▸ **Scripts that build objects**
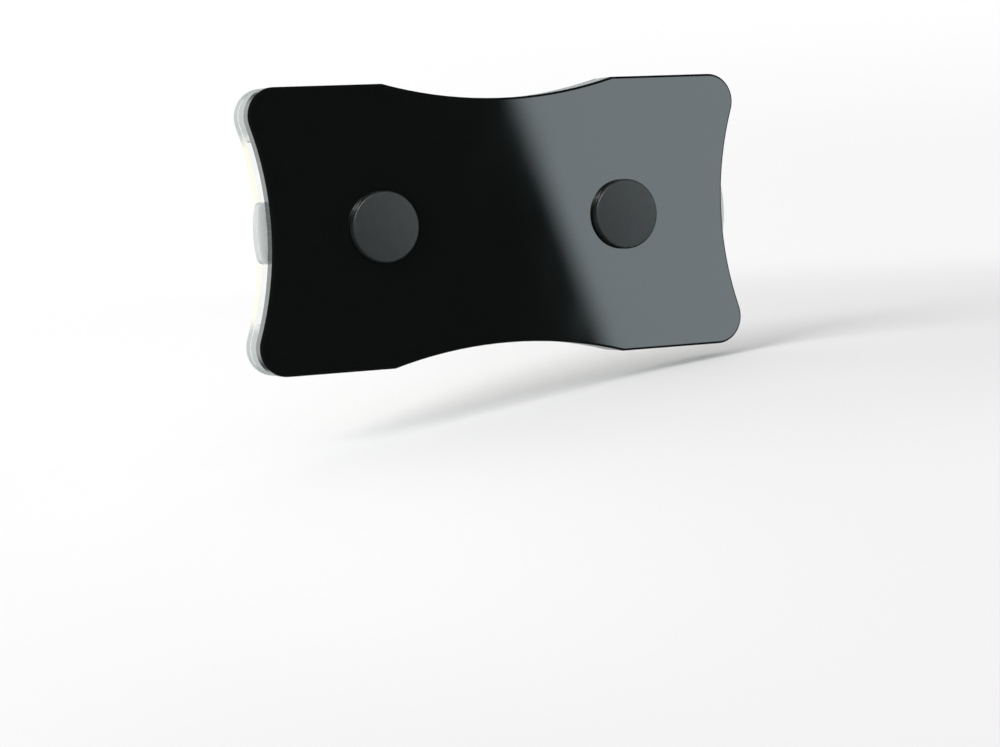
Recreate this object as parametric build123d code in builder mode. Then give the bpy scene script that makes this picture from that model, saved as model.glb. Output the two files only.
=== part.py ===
"""Life counter with two numbered dials, held between a black back plate and a clear front plate.

The counter stands upright: X runs along its width, Z up, and Y from the back towards the front.
The origin lies under the middle of the outline, on the surface that the counter stands on.
The tens dial is on the +X side and the units dial on the -X side, as a player reads them from the front.
"""
from build123d import *
from math import hypot, isclose
import os

os.makedirs("parts", exist_ok=True)

# Dials, millimetres
cog_count = 10
dial_radius = 23.6
notch_width = 2.8
notch_depth = 2.7
cog_corner_radius = 1.2
dial_back_gap = 0.2

# How the dials sit in the outline
cog_reach = 1.9
pocket_gap = 0.3
neck_width = 2.0
rim_width = 2.1

# Outline
side_waist_depth = 3.4
top_waist_depth = 3.25
kink_spacing = 47.4
corner_radius = 5.2
plate_edge_chamfer = 0.42
side_opening = 32.6
opening_lip_round = 1.0

# Layers, from the back to the front
back_plate_thickness = 2.4
spacer_thickness = 2.6
face_sheet_thickness = 0.3
front_plate_thickness = 2.4

# Face sheet
face_sheet_inset = 1.2
numeral_ring_radius = 16.3
window_width = 8.6
window_height = 10.4
window_corner_radius = 1.2

# Pivots: a hollow post from the front and a screw from the back
post_radius = 2.5
post_head_radius = 4.2
post_head_thickness = 0.8
post_head_chamfer = 0.3
post_end_gap = 0.1
post_hole_gap = 0.1
screw_radius = 1.5
screw_length = 5.0
screw_thread_gap = 0.03
screw_tip_gap = 0.5
screw_head_radius = 4.0
screw_head_thickness = 0.9
screw_head_chamfer = 0.2
screw_slot_width = 1.0
screw_slot_depth = 0.5

# Running fits of the dials
dial_bore_gap = 0.05
dial_axial_gap = 0.05
recess_gap = 0.3

# Washers and cone springs
washer_thickness = 0.25
washer_radius = 5.0
washer_bore_gap = 0.1
spring_thickness = 0.2
spring_cone_height = 0.15
spring_inset = 0.2
spring_bore_gap = 0.15

# Rear caps
cap_radius = 6.6
cap_height = 1.7
cap_edge_chamfer = 0.35
cap_cavity_gap = 0.5
cap_roof_gap = 0.15
tape_thickness = 0.1
tape_inset = 0.4

# One overrun serves all cuts
cut_overrun = 1.0

# Sizes that follow from the ones above
pocket_radius = dial_radius + pocket_gap
pivot_x = neck_width / 2 + pocket_radius
half_width = pivot_x + dial_radius - cog_reach + side_waist_depth
half_height = pocket_radius + rim_width
centre_height = half_height
kink_x = kink_spacing / 2
half_opening = side_opening / 2
post_hole_radius = post_radius + post_hole_gap
layers_thickness = back_plate_thickness + spacer_thickness + face_sheet_thickness + front_plate_thickness
cap_face_y = -(cap_height + layers_thickness + post_head_thickness) / 2
back_face_y = cap_face_y + cap_height
spacer_back_y = back_face_y + back_plate_thickness
sheet_back_y = spacer_back_y + spacer_thickness
front_plate_back_y = sheet_back_y + face_sheet_thickness
front_face_y = front_plate_back_y + front_plate_thickness
post_face_y = front_face_y + post_head_thickness
pivots = {"tens": pivot_x, "units": -pivot_x}

# Directions
across = (1, 0, 0)
to_front = (0, 1, 0)
to_back = (0, -1, 0)
upward = (0, 0, 1)


def layer_plane(front_y, x=0):
    """The front face of a layer, seen from the back: local X is X and local Y is up."""
    return Plane(origin=(x, front_y, centre_height), x_dir=across, z_dir=to_back)


def section_plane(x):
    """The level section through a pivot: local X is the radius and local Y runs to the front."""
    return Plane(origin=(x, 0, centre_height), x_dir=across, z_dir=upward)


def pivot_axis(x):
    return Axis((x, 0, centre_height), to_front)


# The waisted outline that all the layers share, drawn as one quarter and mirrored twice
corner_x = half_width - corner_radius
corner_y = half_height - corner_radius
# The hollow side arc touches the corner arc, so their centres are both radii apart.
centres_apart = (side_waist_depth**2 + corner_y**2) / (2 * side_waist_depth)
side_centre_x = half_width - side_waist_depth + centres_apart - corner_radius
lean_x = (side_centre_x - corner_x) / centres_apart
lean_y = -corner_y / centres_apart
corner_end = (corner_x + corner_radius * lean_x, corner_y + corner_radius * lean_y)
with BuildLine() as outline:
    TangentArc((0, half_height - top_waist_depth), (kink_x, half_height), tangent=(1, 0))
    Line((kink_x, half_height), (corner_x, half_height))
    TangentArc((corner_x, half_height), corner_end, tangent=(1, 0))
    TangentArc((half_width - side_waist_depth, 0), corner_end, tangent=(0, 1))
    mirror(about=Plane.XZ)
    mirror(about=Plane.YZ)


def from_pivot(edge, x):
    """How far an edge's middle lies from a pivot's axis."""
    middle = edge.center()
    return hypot(middle.X - x, middle.Z - centre_height)


def cut_post_holes(radius):
    with Locations((pivot_x, 0), (-pivot_x, 0)):
        Circle(radius, mode=Mode.SUBTRACT)


def draw_ring(inner_radius, outer_radius, back_y, thickness):
    """Half the section of a flat ring or a disc, on a section plane."""
    with Locations((inner_radius, back_y)):
        Rectangle(outer_radius - inner_radius, thickness, align=(Align.MIN, Align.MIN))


# Back plate: glossy black sheet, chamfered round its rear edge
with BuildPart() as back_plate:
    with BuildSketch(layer_plane(spacer_back_y)):
        make_face(outline.edges())
        cut_post_holes(post_hole_radius)
    extrude(amount=back_plate_thickness)
    chamfer(back_plate.faces().sort_by(Axis.Y)[0].outer_wire().edges(), plate_edge_chamfer)
back_plate.part.label = "back_plate"
export_step(back_plate.part, "parts/back_plate.step")


# Spacer: one I-shaped sheet whose two pockets hold the dials and open at the sides for the finger
with BuildPart() as spacer:
    with BuildSketch(layer_plane(sheet_back_y)) as spacer_face:
        make_face(outline.edges())
        cut_post_holes(pocket_radius)
        with Locations((pivot_x, 0)):
            opening_length = half_width - pivot_x + cut_overrun
            Rectangle(opening_length, side_opening, align=(Align.MIN, Align.CENTER), mode=Mode.SUBTRACT)
        with Locations((-pivot_x, 0)):
            Rectangle(opening_length, side_opening, align=(Align.MAX, Align.CENTER), mode=Mode.SUBTRACT)
        lips = spacer_face.vertices().filter_by(lambda v: isclose(abs(v.Y), half_opening))
        fillet(lips, opening_lip_round)
    extrude(amount=spacer_thickness)
spacer.part.label = "spacer"
export_step(spacer.part, "parts/spacer.step")


# Face sheet: thin printed sheet behind the front plate, with a window over each dial's numerals
with BuildPart() as face_sheet:
    with BuildSketch(layer_plane(front_plate_back_y)):
        make_face(outline.edges())
        offset(amount=-face_sheet_inset, kind=Kind.INTERSECTION)
        cut_post_holes(post_hole_radius)
        window_x = pivot_x - numeral_ring_radius
        with Locations((window_x, 0), (-window_x, 0)):
            RectangleRounded(window_width, window_height, window_corner_radius, mode=Mode.SUBTRACT)
    extrude(amount=face_sheet_thickness)
face_sheet.part.label = "face_sheet"
export_step(face_sheet.part, "parts/face_sheet.step")


# Front plate: clear sheet, chamfered round its front edge
with BuildPart() as front_plate:
    with BuildSketch(layer_plane(front_face_y)):
        make_face(outline.edges())
        cut_post_holes(post_hole_radius)
    extrude(amount=front_plate_thickness)
    chamfer(front_plate.faces().sort_by(Axis.Y)[-1].outer_wire().edges(), plate_edge_chamfer)
front_plate.part.label = "front_plate"
export_step(front_plate.part, "parts/front_plate.step")


# Seats along each pivot, from the back plate to the face sheet
rear_washer_y = spacer_back_y + spring_cone_height + spring_thickness
front_washer_y = sheet_back_y - washer_thickness
dial_back_y = spacer_back_y + dial_back_gap
dial_front_y = front_washer_y - dial_axial_gap
recess_depth = rear_washer_y + washer_thickness + dial_axial_gap - dial_back_y
recess_radius = washer_radius + recess_gap
notch_centre_radius = dial_radius - notch_depth + notch_width / 2
cog_pitch = 360 / cog_count

# Seats along each pivot, behind the back plate
post_back_y = back_face_y + post_end_gap
thread_radius = screw_radius + screw_thread_gap
thread_end_y = back_face_y + screw_length + screw_tip_gap
screw_face_y = back_face_y - screw_head_thickness
cap_seat_y = back_face_y - tape_thickness
cap_cavity_radius = screw_head_radius + cap_cavity_gap
cap_cavity_y = screw_face_y - cap_roof_gap

for name, x in pivots.items():

    # Dial: ten cogs with rounded corners, one of them always past the waist of the plates
    with BuildPart() as dial:
        with BuildSketch(layer_plane(dial_front_y, x)):
            Circle(dial_radius)
            with PolarLocations(notch_centre_radius, cog_count, start_angle=cog_pitch / 2):
                Circle(notch_width / 2, mode=Mode.SUBTRACT)
                Rectangle(notch_depth, notch_width, align=(Align.MIN, Align.CENTER), mode=Mode.SUBTRACT)
            Circle(post_radius + dial_bore_gap, mode=Mode.SUBTRACT)
        extrude(amount=dial_front_y - dial_back_y)
        tips = dial.edges().filter_by(Axis.Y).filter_by(lambda e: isclose(from_pivot(e, x), dial_radius))
        fillet(tips, cog_corner_radius)
        with BuildSketch(layer_plane(dial_back_y, x)):
            Circle(recess_radius)
        extrude(amount=-recess_depth, mode=Mode.SUBTRACT)
    dial.part.label = f"{name}_dial"
    export_step(dial.part, f"parts/{name}_dial.step")

    # Post: low round head on the front plate and a hollow barrel that the dial turns on
    with BuildPart() as post:
        with BuildSketch(section_plane(x)):
            with BuildLine():
                Polyline(
                    (0, post_face_y),
                    (post_head_radius, post_face_y),
                    (post_head_radius, front_face_y),
                    (post_radius, front_face_y),
                    (post_radius, post_back_y),
                    (thread_radius, post_back_y),
                    (thread_radius, thread_end_y),
                    (0, thread_end_y),
                    close=True,
                )
            make_face()
        revolve(axis=pivot_axis(x))
        chamfer(post.edges().sort_by(Axis.Y)[-1], post_head_chamfer)
    post.part.label = f"{name}_post"
    export_step(post.part, f"parts/{name}_post.step")

    # Screw: thin slotted head behind the back plate, its shank in the post
    with BuildPart() as screw:
        with BuildSketch(section_plane(x)):
            draw_ring(0, screw_head_radius, screw_face_y, screw_head_thickness)
            draw_ring(0, screw_radius, screw_face_y, screw_head_thickness + screw_length)
        revolve(axis=pivot_axis(x))
        chamfer(screw.edges().sort_by(Axis.Y)[0], screw_head_chamfer)
        with BuildSketch(layer_plane(screw_face_y, x)):
            Rectangle(2 * (screw_head_radius + cut_overrun), screw_slot_width)
        extrude(amount=-screw_slot_depth, mode=Mode.SUBTRACT)
    screw.part.label = f"{name}_screw"
    export_step(screw.part, f"parts/{name}_screw.step")

    # Cap: round cup over the screw head, with a softened rim
    with BuildPart() as cap:
        with BuildSketch(section_plane(x)):
            draw_ring(0, cap_radius, cap_face_y, cap_seat_y - cap_face_y)
        revolve(axis=pivot_axis(x))
        chamfer(cap.edges().sort_by(Axis.Y)[0], cap_edge_chamfer)
        with BuildSketch(layer_plane(cap_seat_y, x)):
            Circle(cap_cavity_radius)
        extrude(amount=cap_seat_y - cap_cavity_y, mode=Mode.SUBTRACT)
    cap.part.label = f"{name}_cap"
    export_step(cap.part, f"parts/{name}_cap.step")

    # Tape: ring of double-sided tape under the cap
    with BuildPart() as tape:
        with BuildSketch(section_plane(x)):
            draw_ring(cap_cavity_radius, cap_radius - tape_inset, cap_seat_y, tape_thickness)
        revolve(axis=pivot_axis(x))
    tape.part.label = f"{name}_tape"
    export_step(tape.part, f"parts/{name}_tape.step")

    # Washers: slippery plastic rings at each side of the dial's hub
    washer_bore_radius = post_radius + washer_bore_gap
    for place, back_y in (("rear", rear_washer_y), ("front", front_washer_y)):
        with BuildPart() as washer:
            with BuildSketch(section_plane(x)):
                draw_ring(washer_bore_radius, washer_radius, back_y, washer_thickness)
            revolve(axis=pivot_axis(x))
        washer.part.label = f"{name}_{place}_washer"
        export_step(washer.part, f"parts/{name}_{place}_washer.step")

    # Spring: cone of thin steel that presses on the hub, so a dial stays where it is turned to
    spring_bore_radius = post_radius + spring_bore_gap
    spring_radius = washer_radius - spring_inset
    with BuildPart() as spring:
        with BuildSketch(section_plane(x)):
            with BuildLine():
                Polyline(
                    (spring_radius, spacer_back_y),
                    (spring_radius, spacer_back_y + spring_thickness),
                    (spring_bore_radius, rear_washer_y),
                    (spring_bore_radius, rear_washer_y - spring_thickness),
                    close=True,
                )
            make_face()
        revolve(axis=pivot_axis(x))
    spring.part.label = f"{name}_spring"
    export_step(spring.part, f"parts/{name}_spring.step")

print("Outline", 2 * half_width, "by", 2 * half_height, "mm, depth", post_face_y - cap_face_y, "mm")
print("Pivots", 2 * pivot_x, "mm apart, cogs", cog_reach, "mm past the side waists")
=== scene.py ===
# %% [markdown]
# # A life counter with two numbered dials
#
# A life counter keeps a player's score: two cogged dials turn between a black back plate and a clear
# front plate, and each shows one digit in a window. The solids come from CAD, already in place and in
# metres, so this file loads them first and never moves them. Blender adds the finishes, the printed
# numerals and lines, rounder caps, the light and the camera.

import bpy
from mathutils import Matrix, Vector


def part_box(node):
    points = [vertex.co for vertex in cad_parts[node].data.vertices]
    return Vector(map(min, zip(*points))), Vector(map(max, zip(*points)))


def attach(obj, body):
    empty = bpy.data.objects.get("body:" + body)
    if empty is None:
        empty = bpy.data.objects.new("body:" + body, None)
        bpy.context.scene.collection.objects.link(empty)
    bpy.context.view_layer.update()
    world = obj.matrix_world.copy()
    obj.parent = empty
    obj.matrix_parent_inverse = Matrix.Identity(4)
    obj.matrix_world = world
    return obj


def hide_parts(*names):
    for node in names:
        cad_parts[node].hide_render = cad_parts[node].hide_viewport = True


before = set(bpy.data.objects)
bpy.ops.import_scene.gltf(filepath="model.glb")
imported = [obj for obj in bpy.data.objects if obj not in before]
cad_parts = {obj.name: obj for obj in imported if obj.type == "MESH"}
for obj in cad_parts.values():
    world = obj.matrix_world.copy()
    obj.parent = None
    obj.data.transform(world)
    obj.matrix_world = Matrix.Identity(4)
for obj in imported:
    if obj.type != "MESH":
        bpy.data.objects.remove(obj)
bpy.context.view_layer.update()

# %% [markdown]
# The sizes of the added pieces are given in millimetres and turned to metres, because that is how a
# maker reads them. Where a piece sits comes from the solids' own boxes, so it follows the CAD when the
# CAD changes.

# %% Tools and directions
from math import cos, exp, log1p, pi, radians, sin

import bmesh
import bpy
from mathutils import Matrix, Vector

MM = 0.001
same_place = 1e-7  # Points that lie closer than this, in metres, are one point.
sides = ("tens", "units")


def pivot_of(side):
    """The point on a dial's axis in the middle of the dial."""
    low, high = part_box(f"{side}_dial")
    return (low + high) / 2


for side in sides:
    pivot = pivot_of(side) / MM
    print(side, "dial turns about x", round(pivot.x, 2), "z", round(pivot.z, 2), "mm")

# %% [markdown]
# Materials and Geometry Nodes are both trees of nodes. One helper adds a node, sets its options, and
# fills its inputs: an input that is given another node's output is linked, and any other value is set
# on the input itself.

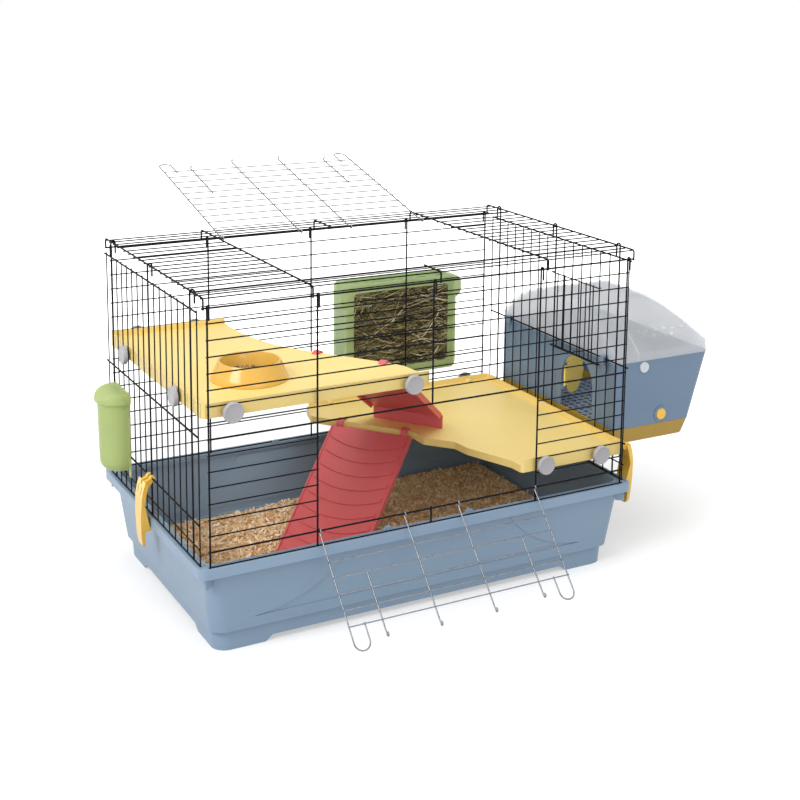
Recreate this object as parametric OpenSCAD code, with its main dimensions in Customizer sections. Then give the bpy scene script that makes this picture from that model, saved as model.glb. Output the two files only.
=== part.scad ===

▸ **TO DO**
Reproduce the lines exactly, taking as the first line the one with "# Spring: cone" and as the last line the one with "bpy.context.scene.collection.objects.link(empty)", and include nothing else.

▸ **ANSWER BELOW**
    # Spring: cone of thin steel that presses on the hub, so a dial stays where it is turned to
    spring_bore_radius = post_radius + spring_bore_gap
    spring_radius = washer_radius - spring_inset
    with BuildPart() as spring:
        with BuildSketch(section_plane(x)):
            with BuildLine():
                Polyline(
                    (spring_radius, spacer_back_y),
                    (spring_radius, spacer_back_y + spring_thickness),
                    (spring_bore_radius, rear_washer_y),
                    (spring_bore_radius, rear_washer_y - spring_thickness),
                    close=True,
                )
            make_face()
        revolve(axis=pivot_axis(x))
    spring.part.label = f"{name}_spring"
    export_step(spring.part, f"parts/{name}_spring.step")

print("Outline", 2 * half_width, "by", 2 * half_height, "mm, depth", post_face_y - cap_face_y, "mm")
print("Pivots", 2 * pivot_x, "mm apart, cogs", cog_reach, "mm past the side waists")
=== scene.py ===
# %% [markdown]
# # A life counter with two numbered dials
#
# A life counter keeps a player's score: two cogged dials turn between a black back plate and a clear
# front plate, and each shows one digit in a window. The solids come from CAD, already in place and in
# metres, so this file loads them first and never moves them. Blender adds the finishes, the printed
# numerals and lines, rounder caps, the light and the camera.

import bpy
from mathutils import Matrix, Vector


def part_box(node):
    points = [vertex.co for vertex in cad_parts[node].data.vertices]
    return Vector(map(min, zip(*points))), Vector(map(max, zip(*points)))


def attach(obj, body):
    empty = bpy.data.objects.get("body:" + body)
    if empty is None:
        empty = bpy.data.objects.new("body:" + body, None)
        bpy.context.scene.collection.objects.link(empty)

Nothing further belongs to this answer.